Atenção: Essa crítica pode conter spoilers.
O último filme dirigido e escrito por Martin Scorsese – escrito também por Jay Cocks – é baseado no romance de um japonês na verdade, Shusaku Endo (1923-1996), um dos maiores escritores da terra do sol nascente. Os protagonistas são Andrew Garfield, Adam Driver e Liam Neeson. O primeiro deles já vem como o campeão do cristianismo por seu último filme de Mel Gibson, “Até o último homem” e de uma mesma maneira procura manter a coroa de espinhos de pé neste filme.
“Silêncio” narra a vida de dois jovens padres portugueses, Rodrigues (Andrew Garfield) e Garupe (Adam Driver), que vão em busca de seu mentor no Japão do século XVII, onde os cristãos estão sendo torturados e mortos e não se tem notícia dele, padre Ferreira (Liam Neeson).
Nas quase três horas de filme – com uma edição sofrível por partes -, Liam Neeson mal aparece, mas pelo menos suas impressões são marcantes e seu papel muito importante, ainda que muito contraditório perto do fim. De alguma maneira, nele, as contradições humanas o tornam mais real do que o papel que Andrew Garfield representa. O personagem deste é muito inocente – assim como em “Até o último homem” – e parece ser isso que atrai os fiéis de certa forma: ingenuidade da fé, ainda que não com todas as palavras.
No entanto, a ingenuidade é também política e por muitas vezes até ignorante. Seu papel acusa o Japão de ser pobre porque é budista, ignorando completamente o fato de que a Europa também tem pobreza. Sem contar que acabava de sair da Idade Média, tirando qualquer crédito de crítica ao que os japoneses estavam fazendo aos “infiéis”.
O discurso do filme é incrivelmente fraco, sendo difícil acreditar que quem o escreveu foi realmente alguém inserido na cultura japonesa. Mostra a cegueira dos padres em relação a este novo mundo, até a desistência na fé de alguma maneira, mas não do “caráter”. Porém, em momentos quase que esquizofrênicos, aparece por duas vezes discursos pró-budistas e simplesmente destroem qualquer mal-entendido sobre essa filosofia e, ainda, em poucas palavras mostra sua superioridade em relação a própria vida que o cristianismo não oferece no filme.

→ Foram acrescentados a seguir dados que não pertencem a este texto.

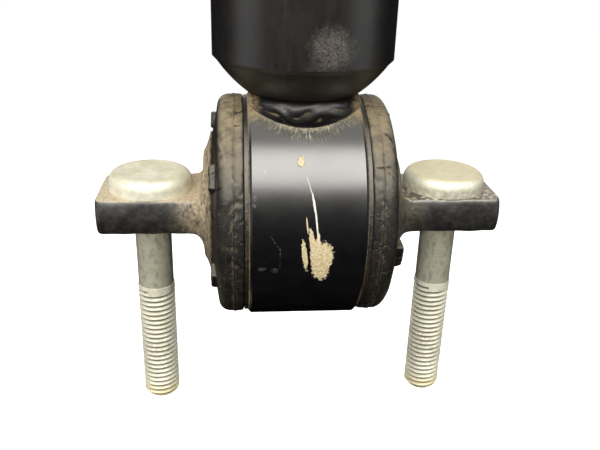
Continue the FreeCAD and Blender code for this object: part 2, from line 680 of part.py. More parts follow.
# Rebound stop: a ring swaged on the rod with a rubber bumper that meets the rod guide.
turned("rebound_stop", [
    (ROD, "-stop_height"),
    ("stop_diameter / 2", "-stop_height"),
    ("stop_diameter / 2", "0"),
    (ROD, "0"),
], up=f"{GUIDE_FOOT} - part_gap - bumper_height")
turned("rebound_bumper", [
    (ROD, "0"),
    ("bumper_diameter / 2", "0"),
    ("bumper_diameter / 2", "bumper_height - bumper_round"),
    ("bumper_diameter / 2 - bumper_round", "bumper_height", "bumper_round", 1),
    (ROD, "bumper_height"),
], up=f"{GUIDE_FOOT} - part_gap - bumper_height")

# Rod guide with its bushing, O-ring and seal, held down by the end cap.
STEP = "(guide_height - seal_height)"
BUSHING_OUT = f"({ROD_RUN} + bushing_wall)"
GROOVE = f"({STEP} + seal_height / 2)"
turned("rod_guide", [
    (BUSHING_OUT, "0"),
    (BORE, "0"),
    (BORE, STEP),
    (TUBE_IN, STEP),
    (TUBE_IN, f"{GROOVE} - oring_wire / 2"),
    (f"{TUBE_IN} - oring_wire", f"{GROOVE} - oring_wire / 2"),
    (f"{TUBE_IN} - oring_wire", f"{GROOVE} + oring_wire / 2"),
    (TUBE_IN, f"{GROOVE} + oring_wire / 2"),
    (TUBE_IN, "guide_height"),
    ("seal_outer / 2", "guide_height"),
    ("seal_outer / 2", STEP),
    (BUSHING_OUT, STEP),
], up=GUIDE_FOOT)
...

Para o fim, há uma análise sociológica, psicológica e cultural da impossibilidade de se implantar o cristianismo no Japão. Em outras palavras, que estão tão aprofundados em certo modo de pensar que aceitariam, sim, o cristianismo e, no entanto, seria um completamente distinto daquele ensinado.
Todavia, no fundo, não há tempo para esse discurso se aprofundar e destruir de vez a ideia do cristianismo no Japão. O que se sucede é uma loucura de lutar uma batalha perdida ao custo da população pobre e ignorante de sua condição.
Se tomarmos Nietzsche, veríamos que em sua condição de impotência e fraqueza, os pobres assumem o cristianismo para valorizar seu estado que não escolheram. Ou seja, é uma valorização da própria desgraça como uma forma de desespero. Assim, se valoriza a vida pobre e critica-se a vida rica; se nega a vida real e começa-se a viver apenas para o ultra-mundo, o além. Acredita-se na alma imortal somente para que isso se complete a vida eterna, que é sua única riqueza, sua única promessa e esperança de uma vida melhor. Isto é, sua vida melhor é, ainda, na própria morte.
Por fim, quando nos parece que ambos os padres entenderam as questões sociais envolvidas ali no Japão, mostram como a fé ignora qualquer razão lhes apresentada e, ao final, o filme simplesmente desiste por completo de um discurso minimamente coerente para dar voz (off) a um ídolo que padre Rodrigues leva misteriosamente à sua própria cremação.